KRONOLOJİ’Yİ MUTLAKA İZLEYİN

Kronoloji, bizi sükût-u hayale uğratan ve bir anlam bütünlüğü dahi taşımayan pek çok filmin yanında derli toplu, özenli hikâye anlatımıyla heyecan verici bir deneyime ortak ediyor; seyircisinin salondan mutlu ayrılmasını sağlıyordu. Umut veren genç erkek oyuncu dalı dışında bir ödül kazanamaması sizler için bir kıstas olmasın, Kronoloji’yi mutlaka görün… 

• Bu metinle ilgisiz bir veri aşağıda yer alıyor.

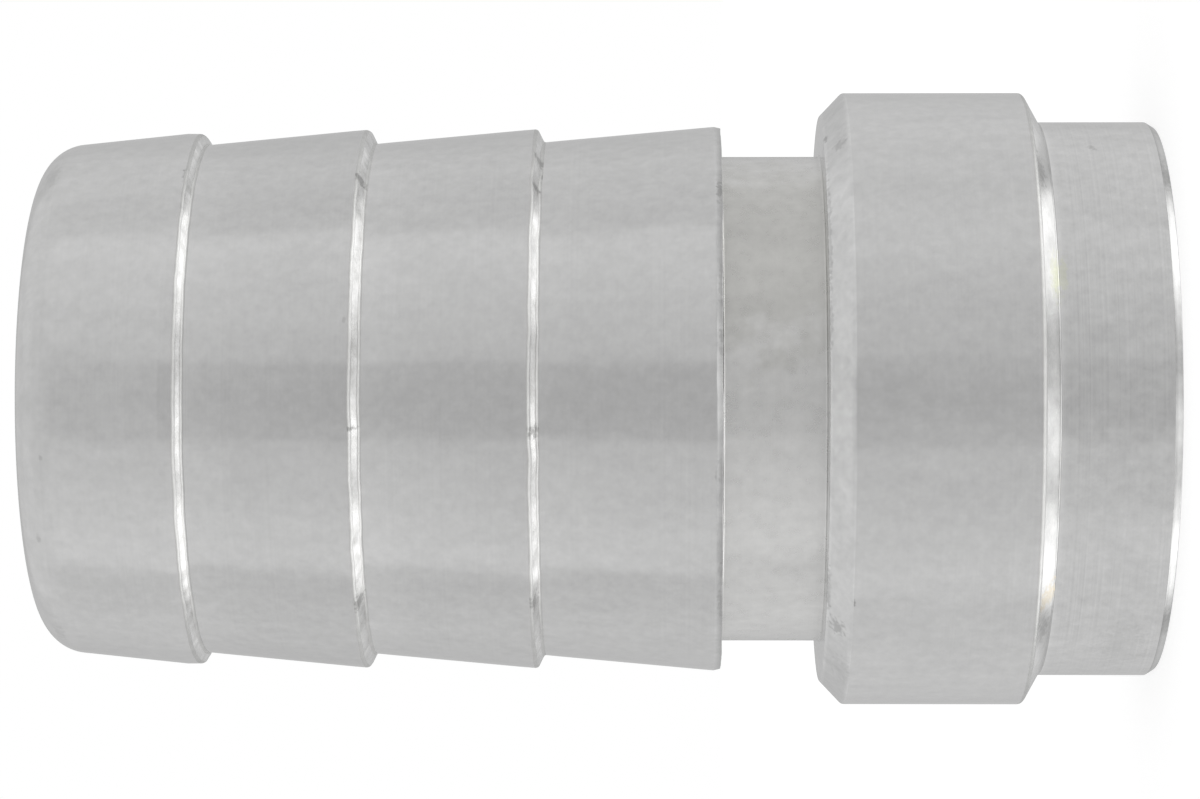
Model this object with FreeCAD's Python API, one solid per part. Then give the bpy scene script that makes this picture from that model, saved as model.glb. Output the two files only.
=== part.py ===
import FreeCAD, Part
import math
import os

# Weld-on hose barb, turned in one piece from round bar. All sizes are in millimetres.
# The part stands on the flat face of its weld end. +Z runs along the axis towards the nose,
# and the origin is the centre of the weld face.

# Bore, straight through
BORE_DIA = 20.6
BORE_EDGE_BREAK = 0.35

# Weld spigot
SPIGOT_DIA = 28.72
SPIGOT_LENGTH = 5.97
SPIGOT_CHAMFER_RUN = 0.4
SPIGOT_CHAMFER_DEPTH = 0.25

# Collar, left at the diameter of the bar, with a crowned shoulder on each side
COLLAR_DIA = 31.75
COLLAR_LENGTH = 11.21
WELD_SHOULDER_RUN = 0.96
WELD_SHOULDER_CROWN = 0.16
HOSE_SHOULDER_RUN = 1.28
HOSE_SHOULDER_DEPTH = 1.24
HOSE_SHOULDER_CROWN = 0.15

# Neck, the groove between the collar and the barbs
NECK_DIA = 25.17
NECK_LENGTH = 5.13

# Barbs, numbered from the neck to the nose. The barb diameter is at the crest, the root
# diameter is at its small end, and the back run is how far the back face leans.
BARB_1_DIA = 28.28
BARB_1_LENGTH = 9.11
BARB_1_LAND = 0.35
ROOT_1_DIA = 26.7
BARB_2_DIA = 28.08
BARB_2_LENGTH = 8.77
BARB_2_BACK_RUN = 0.5
ROOT_2_DIA = 26.56
BARB_3_DIA = 28.05
BARB_3_LENGTH = 8.74
BARB_3_BACK_RUN = 0.48
ROOT_3_DIA = 26.45
BARB_4_DIA = 27.62
BARB_4_LENGTH = 8.36
BARB_4_BACK_RUN = 0.35
BARB_4_LAND = 0.67
EDGE_BREAK = 0.08

# Nose, where barb 4's taper would run out at its own diameter if its corner were not rounded
NOSE_TAPER_DIA = 26.1
NOSE_FACE_DIA = 23.14
NOSE_ROUND = 2.23

# Radius of the bore's broken mouths
BORE_MOUTH_R = BORE_DIA / 2 + BORE_EDGE_BREAK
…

Benzer bir biçimde hiç ödül alamayan Oscar adayımız Bağlılık-Aslı, farklı sınıflara mensup kadınların hayatları üzerinden annelik mefhumunu masaya yatıran ancak fikrinden ziyade oyuncu performanslarıyla öne çıkan bir film.Seçkinin benim açımdan sıkıntılı filmlerine gelince… Cihan Sağlam yönetimindeki Uzun Zaman Önce, Serdar Orçin ve Onur Dikmen’in performanslarıyla kendisini izlettiren fakat hikâye bütünlüğü ve kurgusunda problem yaşayan bir yapımdı. 

‘AİDİYET’ HAYAL KIRIKLIĞI

Nitekim film, Serdar Orçin’in performansıyla ödüle layık görüldü. Berlin’de Forum Bölümü’nde gösterildiği için beklentimin yüksek olduğu Aidiyet ise bir başka hayal kırıklığı oldu. İki bölümden oluşan bu deneysel filmin, ilk kısmındaki film noir atmosferini heyecan verici bulsam da, ikinci bölümün fikri temelindeki yoksunluğun filmin duygusunu baltaladığını düşünüyorum. Eylem Kaftan’ın Kovan’ı, kâğıt üzerinde kusursuz görünen fakat pratikte seyirciye geçmekte zorlanan bir yapımdı. Arıcılık mesleğine dair yönetmenin bilinçli yaptığını düşündüğüm değişiklikler filmin dramasını desteklese de, ne yazık ki aynı oranda yapay bir his uyandırmış. Son olarak Şehitler belgeselinin sinema hissiyatını zayıf bulduğumu ve Pelin Esmer’in Kraliçe Lear’da yarattığı doğal ve ustalıklı dili yakalayamadığım için çok sevemediğimi belirtmeliyim.